Uma série de reportagens do jornal tem revelado holerites de grande monta de magistrados, promotores de Justiça e procuradores.
A “dezembrada” não se limita a dezembro. Ela também contempla os holerites das carreiras jurídicas do Estado em outros meses do ano. O Estadão revelou que o Tribunal de Justiça de Rondônia fez pagamentos milionários a seus magistrados em fevereiro do ano passado – dez receberam R$ 1 milhão líquidos na conta.
CNJ
Esse pagamento, especificamente, entrou na mira do Conselho Nacional de Justiça (CNJ) após o TJ de Rondônia declarar ao Estadão que os contracheques de seus magistrados haviam sido turbinados pelo pagamento do Adicional por Tempo de Serviço.

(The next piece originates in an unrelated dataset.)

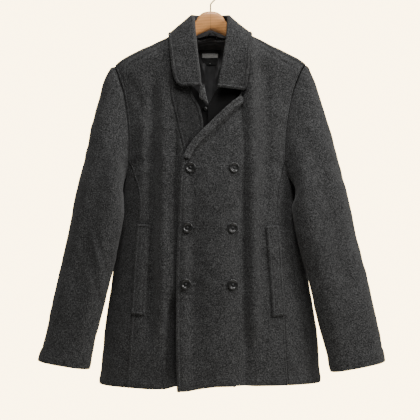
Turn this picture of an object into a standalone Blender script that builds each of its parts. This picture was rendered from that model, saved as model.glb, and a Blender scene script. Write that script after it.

O CNJ, porém, arquivou o caso, restringindo-se a uma advertência ao tribunal, seguida do aval para o penduricalho. A autorização fez a Corte de Rondônia pagar uma nova leva de quinquênios em dezembro último, batendo em mais de R$ 400 mil líquidos a remuneração de seus magistrados.
Militares
Também em dezembro passado, a Justiça Militar pagou mais de R$ 300 mil líquidos a 33 magistrados militares de primeira instância e a ministros do Superior Tribunal Militar (STM). Nessa relação constam o nome dos ministros José Barroso Filho (R$ 307,8 mil); general Odilson Sampaio Benzi (R$ 318,5 mil); e Artur Vidigal de Oliveira (R$ 316 mil).
“É muito comum na gestão pública ter a ‘dezembrada’. O orçamento não foi executado o ano inteiro por mau planejamento muitas vezes, aí chega no final do ano e os magistrados têm a oportunidade de executá-lo”, disse ao Estadão a diretora executiva da Transparência Brasil, Juliana Sakai. “E isso (a distribuição de penduricalhos) é feito.”
A prática também é criticada por especialistas em contas públicas. “Todo o esforço que o governo tem para colocar as contas públicas em dia não atinge os órgãos do Judiciário e do Legislativo”, afirmou o professor de Economia da Fundação Dom Cabral Bruno Carazza, autor de “O País dos Privilégios”. “Como há liberalidade de lidar com os seus orçamentos sem cortar despesas, toda sobra que eles (Judiciário, Ministério Público e Legislativo) acumulam ao longo do ano é torrada com benesses salariais para zerar os recursos do orçamento anual.”